## Data lines
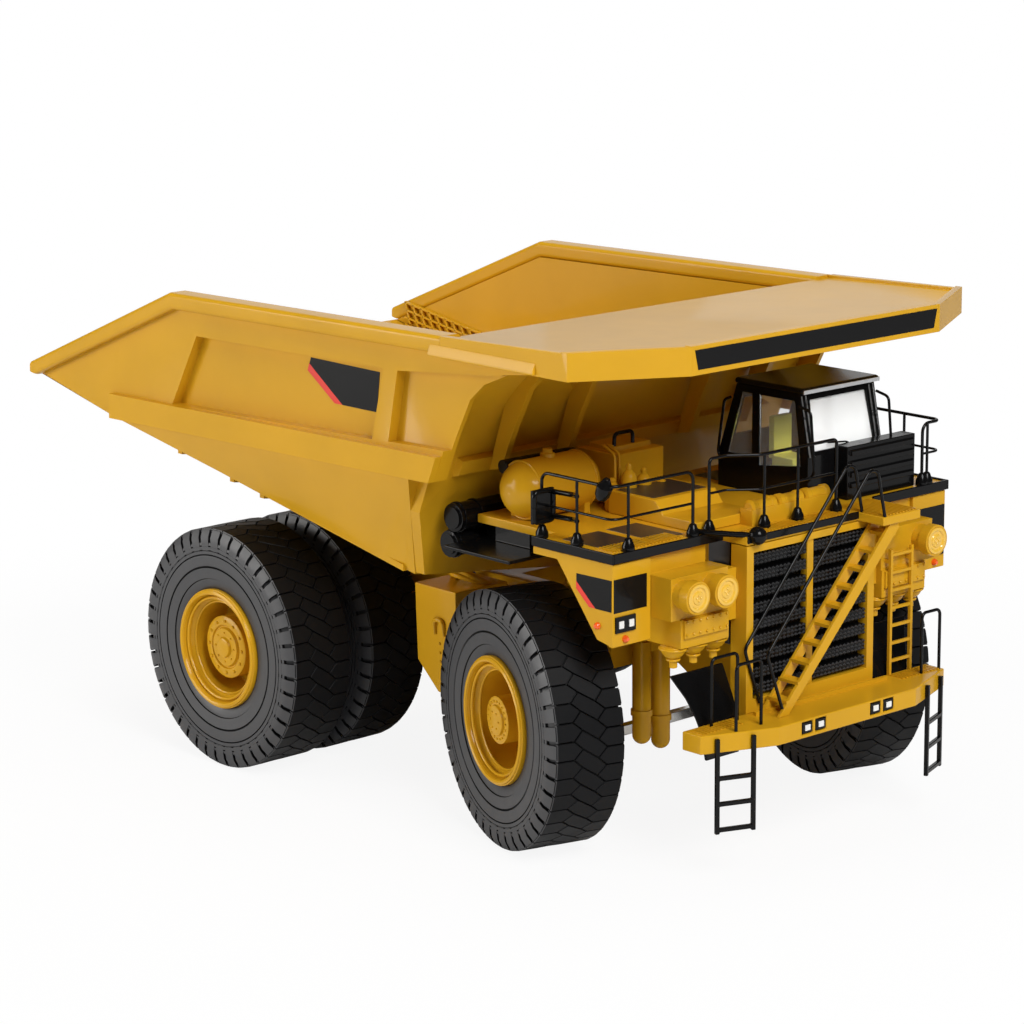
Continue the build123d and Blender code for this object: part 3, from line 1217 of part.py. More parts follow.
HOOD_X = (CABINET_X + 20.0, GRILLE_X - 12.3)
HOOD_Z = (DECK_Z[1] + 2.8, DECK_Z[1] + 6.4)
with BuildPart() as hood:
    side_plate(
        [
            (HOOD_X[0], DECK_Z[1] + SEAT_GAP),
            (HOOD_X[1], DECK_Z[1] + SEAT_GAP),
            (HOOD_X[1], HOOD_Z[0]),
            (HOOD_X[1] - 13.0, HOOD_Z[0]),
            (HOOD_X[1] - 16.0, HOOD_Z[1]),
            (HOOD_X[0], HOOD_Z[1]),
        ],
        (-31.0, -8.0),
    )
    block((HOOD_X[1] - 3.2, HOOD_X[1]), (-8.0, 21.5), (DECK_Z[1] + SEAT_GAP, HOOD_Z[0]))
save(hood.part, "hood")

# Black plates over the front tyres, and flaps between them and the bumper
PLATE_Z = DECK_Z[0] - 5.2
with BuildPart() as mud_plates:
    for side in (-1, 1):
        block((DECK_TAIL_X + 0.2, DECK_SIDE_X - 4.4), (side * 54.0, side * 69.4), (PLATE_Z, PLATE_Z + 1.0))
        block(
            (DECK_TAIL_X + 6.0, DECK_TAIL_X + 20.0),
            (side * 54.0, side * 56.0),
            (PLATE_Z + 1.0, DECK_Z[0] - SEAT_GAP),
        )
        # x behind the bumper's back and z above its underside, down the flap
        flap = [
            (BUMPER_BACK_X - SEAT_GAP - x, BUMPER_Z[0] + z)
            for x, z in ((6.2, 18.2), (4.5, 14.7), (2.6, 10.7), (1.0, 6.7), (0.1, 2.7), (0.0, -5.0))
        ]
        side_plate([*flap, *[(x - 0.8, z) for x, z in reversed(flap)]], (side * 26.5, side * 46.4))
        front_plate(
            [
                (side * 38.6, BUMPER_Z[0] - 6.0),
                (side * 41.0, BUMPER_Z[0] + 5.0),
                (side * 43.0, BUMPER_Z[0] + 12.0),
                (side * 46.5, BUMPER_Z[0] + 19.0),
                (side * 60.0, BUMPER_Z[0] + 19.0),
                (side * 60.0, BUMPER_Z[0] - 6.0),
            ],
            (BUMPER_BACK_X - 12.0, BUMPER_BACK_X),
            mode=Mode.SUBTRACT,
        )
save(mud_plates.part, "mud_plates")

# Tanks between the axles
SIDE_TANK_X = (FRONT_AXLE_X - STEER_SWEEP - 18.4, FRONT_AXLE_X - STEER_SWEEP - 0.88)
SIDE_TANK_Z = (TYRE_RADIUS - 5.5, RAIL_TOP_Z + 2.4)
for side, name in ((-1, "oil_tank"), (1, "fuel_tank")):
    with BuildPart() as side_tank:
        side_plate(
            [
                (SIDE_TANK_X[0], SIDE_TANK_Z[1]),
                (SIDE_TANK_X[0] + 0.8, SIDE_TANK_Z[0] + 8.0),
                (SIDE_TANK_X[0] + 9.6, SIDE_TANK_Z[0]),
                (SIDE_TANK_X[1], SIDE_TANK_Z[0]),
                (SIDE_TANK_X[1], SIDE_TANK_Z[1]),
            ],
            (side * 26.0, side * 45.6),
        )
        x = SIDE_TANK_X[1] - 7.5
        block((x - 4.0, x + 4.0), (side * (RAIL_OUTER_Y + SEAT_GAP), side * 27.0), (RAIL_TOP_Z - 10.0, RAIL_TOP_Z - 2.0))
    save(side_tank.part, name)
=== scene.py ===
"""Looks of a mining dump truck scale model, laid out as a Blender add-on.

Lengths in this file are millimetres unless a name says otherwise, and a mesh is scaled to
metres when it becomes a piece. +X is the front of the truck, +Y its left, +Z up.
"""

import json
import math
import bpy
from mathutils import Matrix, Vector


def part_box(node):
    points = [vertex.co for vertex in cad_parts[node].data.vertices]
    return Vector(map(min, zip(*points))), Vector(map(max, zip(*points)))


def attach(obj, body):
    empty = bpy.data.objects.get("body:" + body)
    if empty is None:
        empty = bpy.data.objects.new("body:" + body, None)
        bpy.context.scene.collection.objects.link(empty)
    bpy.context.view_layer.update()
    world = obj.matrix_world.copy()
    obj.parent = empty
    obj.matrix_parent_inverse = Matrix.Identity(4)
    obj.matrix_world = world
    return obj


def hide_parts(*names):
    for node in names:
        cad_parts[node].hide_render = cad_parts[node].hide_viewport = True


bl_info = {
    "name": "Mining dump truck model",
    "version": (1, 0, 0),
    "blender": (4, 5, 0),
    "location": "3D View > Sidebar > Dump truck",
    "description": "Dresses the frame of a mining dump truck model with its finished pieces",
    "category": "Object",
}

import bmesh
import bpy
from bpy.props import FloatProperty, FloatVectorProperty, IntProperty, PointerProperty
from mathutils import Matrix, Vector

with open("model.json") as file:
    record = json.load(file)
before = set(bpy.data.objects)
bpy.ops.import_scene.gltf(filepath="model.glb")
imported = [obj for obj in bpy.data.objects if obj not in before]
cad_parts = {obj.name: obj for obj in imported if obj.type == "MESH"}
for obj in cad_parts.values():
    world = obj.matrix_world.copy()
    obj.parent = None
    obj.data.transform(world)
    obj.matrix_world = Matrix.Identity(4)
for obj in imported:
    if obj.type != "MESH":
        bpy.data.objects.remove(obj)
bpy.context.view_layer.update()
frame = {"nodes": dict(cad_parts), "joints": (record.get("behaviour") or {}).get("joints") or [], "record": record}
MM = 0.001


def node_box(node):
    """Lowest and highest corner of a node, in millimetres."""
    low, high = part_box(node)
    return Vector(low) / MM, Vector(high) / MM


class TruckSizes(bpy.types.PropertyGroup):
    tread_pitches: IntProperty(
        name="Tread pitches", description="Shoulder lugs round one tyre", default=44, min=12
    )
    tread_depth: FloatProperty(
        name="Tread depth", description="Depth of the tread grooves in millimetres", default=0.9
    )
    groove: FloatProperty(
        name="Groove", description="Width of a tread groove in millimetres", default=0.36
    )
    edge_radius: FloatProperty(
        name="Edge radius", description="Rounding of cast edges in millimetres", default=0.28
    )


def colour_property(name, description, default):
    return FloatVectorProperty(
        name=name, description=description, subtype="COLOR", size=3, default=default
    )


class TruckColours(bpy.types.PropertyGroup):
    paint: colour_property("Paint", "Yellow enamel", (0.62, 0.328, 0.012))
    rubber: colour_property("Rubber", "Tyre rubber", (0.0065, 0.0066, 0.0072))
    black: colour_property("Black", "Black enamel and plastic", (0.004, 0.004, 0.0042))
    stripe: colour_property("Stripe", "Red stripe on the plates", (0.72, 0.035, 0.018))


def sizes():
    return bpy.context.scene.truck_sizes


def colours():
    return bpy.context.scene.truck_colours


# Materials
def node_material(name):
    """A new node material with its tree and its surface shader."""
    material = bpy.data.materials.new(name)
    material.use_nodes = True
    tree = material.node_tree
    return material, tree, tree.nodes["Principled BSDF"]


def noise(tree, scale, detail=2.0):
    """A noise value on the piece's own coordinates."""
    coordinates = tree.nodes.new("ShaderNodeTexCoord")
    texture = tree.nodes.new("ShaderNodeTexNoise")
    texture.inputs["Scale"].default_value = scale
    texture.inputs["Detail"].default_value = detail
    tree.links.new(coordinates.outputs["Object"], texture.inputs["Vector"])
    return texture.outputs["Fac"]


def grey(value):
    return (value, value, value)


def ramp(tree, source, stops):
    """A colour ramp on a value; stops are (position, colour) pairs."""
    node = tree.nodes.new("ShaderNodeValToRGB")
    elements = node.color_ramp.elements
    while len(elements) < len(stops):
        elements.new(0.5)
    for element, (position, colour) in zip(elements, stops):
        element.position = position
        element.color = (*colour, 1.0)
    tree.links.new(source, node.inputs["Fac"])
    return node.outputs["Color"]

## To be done
Extract from the listing above the lines between the line containing "# Tanks between the axles" and the line containing "obj.matrix_parent_inverse = Matrix.Identity(4)", keeping both of those lines. Output nothing else.

## Output of the task
# Tanks between the axles
SIDE_TANK_X = (FRONT_AXLE_X - STEER_SWEEP - 18.4, FRONT_AXLE_X - STEER_SWEEP - 0.88)
SIDE_TANK_Z = (TYRE_RADIUS - 5.5, RAIL_TOP_Z + 2.4)
for side, name in ((-1, "oil_tank"), (1, "fuel_tank")):
    with BuildPart() as side_tank:
        side_plate(
            [
                (SIDE_TANK_X[0], SIDE_TANK_Z[1]),
                (SIDE_TANK_X[0] + 0.8, SIDE_TANK_Z[0] + 8.0),
                (SIDE_TANK_X[0] + 9.6, SIDE_TANK_Z[0]),
                (SIDE_TANK_X[1], SIDE_TANK_Z[0]),
                (SIDE_TANK_X[1], SIDE_TANK_Z[1]),
            ],
            (side * 26.0, side * 45.6),
        )
        x = SIDE_TANK_X[1] - 7.5
        block((x - 4.0, x + 4.0), (side * (RAIL_OUTER_Y + SEAT_GAP), side * 27.0), (RAIL_TOP_Z - 10.0, RAIL_TOP_Z - 2.0))
    save(side_tank.part, name)
=== scene.py ===
"""Looks of a mining dump truck scale model, laid out as a Blender add-on.

Lengths in this file are millimetres unless a name says otherwise, and a mesh is scaled to
metres when it becomes a piece. +X is the front of the truck, +Y its left, +Z up.
"""

import json
import math
import bpy
from mathutils import Matrix, Vector


def part_box(node):
    points = [vertex.co for vertex in cad_parts[node].data.vertices]
    return Vector(map(min, zip(*points))), Vector(map(max, zip(*points)))


def attach(obj, body):
    empty = bpy.data.objects.get("body:" + body)
    if empty is None:
        empty = bpy.data.objects.new("body:" + body, None)
        bpy.context.scene.collection.objects.link(empty)
    bpy.context.view_layer.update()
    world = obj.matrix_world.copy()
    obj.parent = empty
    obj.matrix_parent_inverse = Matrix.Identity(4)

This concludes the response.